## PROMPT
Check each line of the data for "from" and select those that have it.

[START OF COLLECTED MATERIAL]

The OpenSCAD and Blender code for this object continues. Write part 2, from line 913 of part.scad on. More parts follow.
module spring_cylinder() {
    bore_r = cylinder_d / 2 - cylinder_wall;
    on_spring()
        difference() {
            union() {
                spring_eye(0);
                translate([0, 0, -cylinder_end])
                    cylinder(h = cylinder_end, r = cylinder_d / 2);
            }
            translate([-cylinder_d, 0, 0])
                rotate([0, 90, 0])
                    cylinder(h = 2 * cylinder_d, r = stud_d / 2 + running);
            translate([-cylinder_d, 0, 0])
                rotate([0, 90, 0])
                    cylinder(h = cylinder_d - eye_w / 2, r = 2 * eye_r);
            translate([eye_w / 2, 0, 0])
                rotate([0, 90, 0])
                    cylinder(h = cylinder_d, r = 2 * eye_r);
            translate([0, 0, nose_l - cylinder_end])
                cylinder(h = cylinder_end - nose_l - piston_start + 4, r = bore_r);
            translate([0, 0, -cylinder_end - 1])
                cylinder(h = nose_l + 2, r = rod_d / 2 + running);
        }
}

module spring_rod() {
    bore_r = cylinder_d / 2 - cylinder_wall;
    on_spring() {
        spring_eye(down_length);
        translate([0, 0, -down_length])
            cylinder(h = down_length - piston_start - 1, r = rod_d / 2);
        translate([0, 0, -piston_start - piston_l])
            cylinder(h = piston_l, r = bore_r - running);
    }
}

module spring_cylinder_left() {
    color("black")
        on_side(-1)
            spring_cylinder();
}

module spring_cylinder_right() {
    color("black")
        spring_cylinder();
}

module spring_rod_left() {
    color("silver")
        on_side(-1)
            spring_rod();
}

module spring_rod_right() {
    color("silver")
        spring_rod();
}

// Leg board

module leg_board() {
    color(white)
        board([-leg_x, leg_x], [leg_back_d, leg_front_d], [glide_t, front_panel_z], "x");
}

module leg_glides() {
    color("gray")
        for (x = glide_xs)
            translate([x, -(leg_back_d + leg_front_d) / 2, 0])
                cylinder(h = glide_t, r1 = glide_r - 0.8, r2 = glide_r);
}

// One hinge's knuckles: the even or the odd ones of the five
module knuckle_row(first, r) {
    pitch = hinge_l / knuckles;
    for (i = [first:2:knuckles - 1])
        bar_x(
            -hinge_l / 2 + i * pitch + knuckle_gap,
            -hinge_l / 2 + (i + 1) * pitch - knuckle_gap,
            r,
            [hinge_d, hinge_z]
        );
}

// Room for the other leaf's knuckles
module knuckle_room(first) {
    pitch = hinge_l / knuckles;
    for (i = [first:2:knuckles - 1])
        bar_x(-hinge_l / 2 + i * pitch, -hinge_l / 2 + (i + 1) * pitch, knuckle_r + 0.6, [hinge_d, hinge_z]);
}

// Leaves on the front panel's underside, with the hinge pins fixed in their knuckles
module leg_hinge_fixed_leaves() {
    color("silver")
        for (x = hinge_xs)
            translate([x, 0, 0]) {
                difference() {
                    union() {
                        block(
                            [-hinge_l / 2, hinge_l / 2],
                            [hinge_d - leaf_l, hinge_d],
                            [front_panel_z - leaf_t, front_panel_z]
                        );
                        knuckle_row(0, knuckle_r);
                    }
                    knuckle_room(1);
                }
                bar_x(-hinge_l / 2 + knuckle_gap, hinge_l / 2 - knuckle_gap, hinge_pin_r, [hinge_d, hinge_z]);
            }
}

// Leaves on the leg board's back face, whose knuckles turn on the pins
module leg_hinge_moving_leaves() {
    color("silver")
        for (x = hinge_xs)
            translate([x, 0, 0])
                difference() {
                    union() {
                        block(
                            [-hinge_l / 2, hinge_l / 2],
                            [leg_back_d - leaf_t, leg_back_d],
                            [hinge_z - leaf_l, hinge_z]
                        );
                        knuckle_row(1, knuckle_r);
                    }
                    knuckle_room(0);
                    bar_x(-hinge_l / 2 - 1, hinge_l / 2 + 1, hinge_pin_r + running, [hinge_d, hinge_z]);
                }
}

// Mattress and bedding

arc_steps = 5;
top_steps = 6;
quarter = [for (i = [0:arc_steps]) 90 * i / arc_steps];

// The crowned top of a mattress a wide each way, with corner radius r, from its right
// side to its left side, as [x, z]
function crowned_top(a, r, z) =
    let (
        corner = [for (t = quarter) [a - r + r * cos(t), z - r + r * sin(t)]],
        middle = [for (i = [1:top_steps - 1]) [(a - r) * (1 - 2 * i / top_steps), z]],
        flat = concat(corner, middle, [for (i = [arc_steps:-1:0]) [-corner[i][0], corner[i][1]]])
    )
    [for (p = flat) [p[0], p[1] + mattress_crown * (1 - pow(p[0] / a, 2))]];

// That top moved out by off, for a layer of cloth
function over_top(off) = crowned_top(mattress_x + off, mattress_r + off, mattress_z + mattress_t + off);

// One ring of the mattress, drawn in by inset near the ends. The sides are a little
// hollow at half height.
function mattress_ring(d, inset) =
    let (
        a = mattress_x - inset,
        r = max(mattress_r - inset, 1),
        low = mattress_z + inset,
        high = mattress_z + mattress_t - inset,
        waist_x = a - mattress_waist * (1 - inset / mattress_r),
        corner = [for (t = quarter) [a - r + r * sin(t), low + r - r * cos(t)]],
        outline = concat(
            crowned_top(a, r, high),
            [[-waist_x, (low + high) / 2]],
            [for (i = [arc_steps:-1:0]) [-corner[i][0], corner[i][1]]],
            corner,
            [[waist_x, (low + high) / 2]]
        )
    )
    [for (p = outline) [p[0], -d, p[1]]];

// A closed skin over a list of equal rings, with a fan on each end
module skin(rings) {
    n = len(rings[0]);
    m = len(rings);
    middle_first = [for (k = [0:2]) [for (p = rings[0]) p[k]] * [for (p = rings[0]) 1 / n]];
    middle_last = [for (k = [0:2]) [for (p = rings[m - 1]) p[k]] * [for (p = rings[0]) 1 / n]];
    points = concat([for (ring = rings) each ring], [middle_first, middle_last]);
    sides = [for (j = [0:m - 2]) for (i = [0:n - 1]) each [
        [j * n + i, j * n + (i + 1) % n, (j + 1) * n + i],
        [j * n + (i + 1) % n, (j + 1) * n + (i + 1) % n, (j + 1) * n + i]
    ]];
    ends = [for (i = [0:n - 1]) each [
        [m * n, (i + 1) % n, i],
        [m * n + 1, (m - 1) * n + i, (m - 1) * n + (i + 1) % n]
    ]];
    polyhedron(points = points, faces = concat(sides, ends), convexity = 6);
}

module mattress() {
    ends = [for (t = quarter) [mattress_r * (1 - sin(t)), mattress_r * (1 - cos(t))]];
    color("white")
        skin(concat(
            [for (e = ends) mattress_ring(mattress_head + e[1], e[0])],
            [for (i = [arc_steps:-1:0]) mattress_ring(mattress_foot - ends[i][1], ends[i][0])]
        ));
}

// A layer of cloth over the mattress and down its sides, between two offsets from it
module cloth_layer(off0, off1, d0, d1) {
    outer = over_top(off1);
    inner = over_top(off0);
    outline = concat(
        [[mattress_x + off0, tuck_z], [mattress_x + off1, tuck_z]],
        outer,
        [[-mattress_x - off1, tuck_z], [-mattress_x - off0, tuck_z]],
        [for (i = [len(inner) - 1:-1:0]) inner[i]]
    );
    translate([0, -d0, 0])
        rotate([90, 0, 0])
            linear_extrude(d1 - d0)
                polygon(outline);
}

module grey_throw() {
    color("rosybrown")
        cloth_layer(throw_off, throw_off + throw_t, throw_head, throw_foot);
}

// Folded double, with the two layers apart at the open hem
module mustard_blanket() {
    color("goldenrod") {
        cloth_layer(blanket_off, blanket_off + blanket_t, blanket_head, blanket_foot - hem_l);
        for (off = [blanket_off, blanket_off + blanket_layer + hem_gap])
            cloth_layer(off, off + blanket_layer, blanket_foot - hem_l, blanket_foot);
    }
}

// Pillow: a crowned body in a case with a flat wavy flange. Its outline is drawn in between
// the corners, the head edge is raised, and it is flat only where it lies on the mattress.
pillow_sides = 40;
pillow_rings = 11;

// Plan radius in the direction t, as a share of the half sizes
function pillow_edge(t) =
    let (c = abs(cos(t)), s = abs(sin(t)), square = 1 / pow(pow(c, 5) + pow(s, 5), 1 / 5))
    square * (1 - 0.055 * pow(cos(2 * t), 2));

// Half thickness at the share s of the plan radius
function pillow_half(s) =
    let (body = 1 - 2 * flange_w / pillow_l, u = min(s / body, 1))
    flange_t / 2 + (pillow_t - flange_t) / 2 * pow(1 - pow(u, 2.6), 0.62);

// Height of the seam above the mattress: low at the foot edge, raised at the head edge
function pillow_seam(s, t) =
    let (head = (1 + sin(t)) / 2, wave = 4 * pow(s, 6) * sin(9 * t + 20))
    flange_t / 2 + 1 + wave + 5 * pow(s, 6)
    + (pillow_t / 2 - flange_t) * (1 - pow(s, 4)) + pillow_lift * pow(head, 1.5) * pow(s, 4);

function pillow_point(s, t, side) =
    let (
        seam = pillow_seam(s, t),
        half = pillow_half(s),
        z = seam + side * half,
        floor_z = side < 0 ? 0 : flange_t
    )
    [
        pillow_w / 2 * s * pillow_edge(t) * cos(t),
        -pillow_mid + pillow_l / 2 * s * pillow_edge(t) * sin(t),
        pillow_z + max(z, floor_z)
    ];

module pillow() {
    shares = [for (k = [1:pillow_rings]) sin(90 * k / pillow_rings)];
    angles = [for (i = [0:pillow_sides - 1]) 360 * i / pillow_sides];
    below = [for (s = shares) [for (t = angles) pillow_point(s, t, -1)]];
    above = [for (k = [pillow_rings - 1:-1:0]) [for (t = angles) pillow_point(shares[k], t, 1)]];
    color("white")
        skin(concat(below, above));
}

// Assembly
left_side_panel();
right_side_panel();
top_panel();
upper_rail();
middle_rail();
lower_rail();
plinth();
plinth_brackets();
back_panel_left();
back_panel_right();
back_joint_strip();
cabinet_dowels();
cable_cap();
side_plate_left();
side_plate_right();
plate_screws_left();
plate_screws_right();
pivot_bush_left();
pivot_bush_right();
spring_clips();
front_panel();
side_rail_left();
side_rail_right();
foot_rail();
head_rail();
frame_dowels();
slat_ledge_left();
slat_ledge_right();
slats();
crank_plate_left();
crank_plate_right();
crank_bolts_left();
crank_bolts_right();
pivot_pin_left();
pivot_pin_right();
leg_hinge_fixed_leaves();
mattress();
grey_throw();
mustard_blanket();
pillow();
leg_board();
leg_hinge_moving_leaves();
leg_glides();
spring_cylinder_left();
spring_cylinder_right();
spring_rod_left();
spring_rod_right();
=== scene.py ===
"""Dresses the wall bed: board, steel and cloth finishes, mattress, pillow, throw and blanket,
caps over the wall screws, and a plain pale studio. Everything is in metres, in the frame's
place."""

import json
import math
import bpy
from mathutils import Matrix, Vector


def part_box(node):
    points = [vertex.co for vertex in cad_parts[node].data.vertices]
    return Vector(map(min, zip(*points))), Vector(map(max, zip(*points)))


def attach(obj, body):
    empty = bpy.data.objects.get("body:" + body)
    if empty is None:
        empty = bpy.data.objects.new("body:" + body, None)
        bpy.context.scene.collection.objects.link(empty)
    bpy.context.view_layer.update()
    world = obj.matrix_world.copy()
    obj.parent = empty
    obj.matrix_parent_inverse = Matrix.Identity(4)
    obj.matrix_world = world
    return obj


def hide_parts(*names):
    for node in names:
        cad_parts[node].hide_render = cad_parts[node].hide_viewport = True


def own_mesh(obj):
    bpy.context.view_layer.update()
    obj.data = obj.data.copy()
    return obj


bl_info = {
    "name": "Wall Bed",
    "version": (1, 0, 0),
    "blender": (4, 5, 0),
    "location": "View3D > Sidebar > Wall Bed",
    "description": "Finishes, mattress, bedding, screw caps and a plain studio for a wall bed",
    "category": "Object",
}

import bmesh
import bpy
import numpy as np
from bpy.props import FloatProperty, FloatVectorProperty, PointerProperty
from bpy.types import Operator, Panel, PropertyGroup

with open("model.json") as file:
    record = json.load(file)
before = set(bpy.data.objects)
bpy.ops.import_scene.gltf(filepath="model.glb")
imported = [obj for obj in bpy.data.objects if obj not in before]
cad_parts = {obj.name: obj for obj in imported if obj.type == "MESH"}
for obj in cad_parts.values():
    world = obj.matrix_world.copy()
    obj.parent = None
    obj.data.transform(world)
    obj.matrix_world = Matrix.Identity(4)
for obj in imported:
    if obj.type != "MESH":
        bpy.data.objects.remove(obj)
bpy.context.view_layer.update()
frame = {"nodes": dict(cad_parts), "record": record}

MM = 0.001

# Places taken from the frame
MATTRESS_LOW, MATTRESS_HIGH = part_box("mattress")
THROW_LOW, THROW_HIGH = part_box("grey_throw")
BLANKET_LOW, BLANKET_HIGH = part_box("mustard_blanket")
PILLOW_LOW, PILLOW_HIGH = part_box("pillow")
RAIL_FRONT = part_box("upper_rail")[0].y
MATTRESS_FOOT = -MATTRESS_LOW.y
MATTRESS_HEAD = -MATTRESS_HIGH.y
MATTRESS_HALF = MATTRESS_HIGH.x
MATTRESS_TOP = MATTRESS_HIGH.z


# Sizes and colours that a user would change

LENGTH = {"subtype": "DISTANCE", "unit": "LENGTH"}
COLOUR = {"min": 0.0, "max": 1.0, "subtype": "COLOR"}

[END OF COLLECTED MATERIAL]

## EXERCISE RESULT
The OpenSCAD and Blender code for this object continues. Write part 2, from line 913 of part.scad on. More parts follow.
// The crowned top of a mattress a wide each way, with corner radius r, from its right
// A layer of cloth over the mattress and down its sides, between two offsets from it
from mathutils import Matrix, Vector
from bpy.props import FloatProperty, FloatVectorProperty, PointerProperty
from bpy.types import Operator, Panel, PropertyGroup
# Places taken from the frame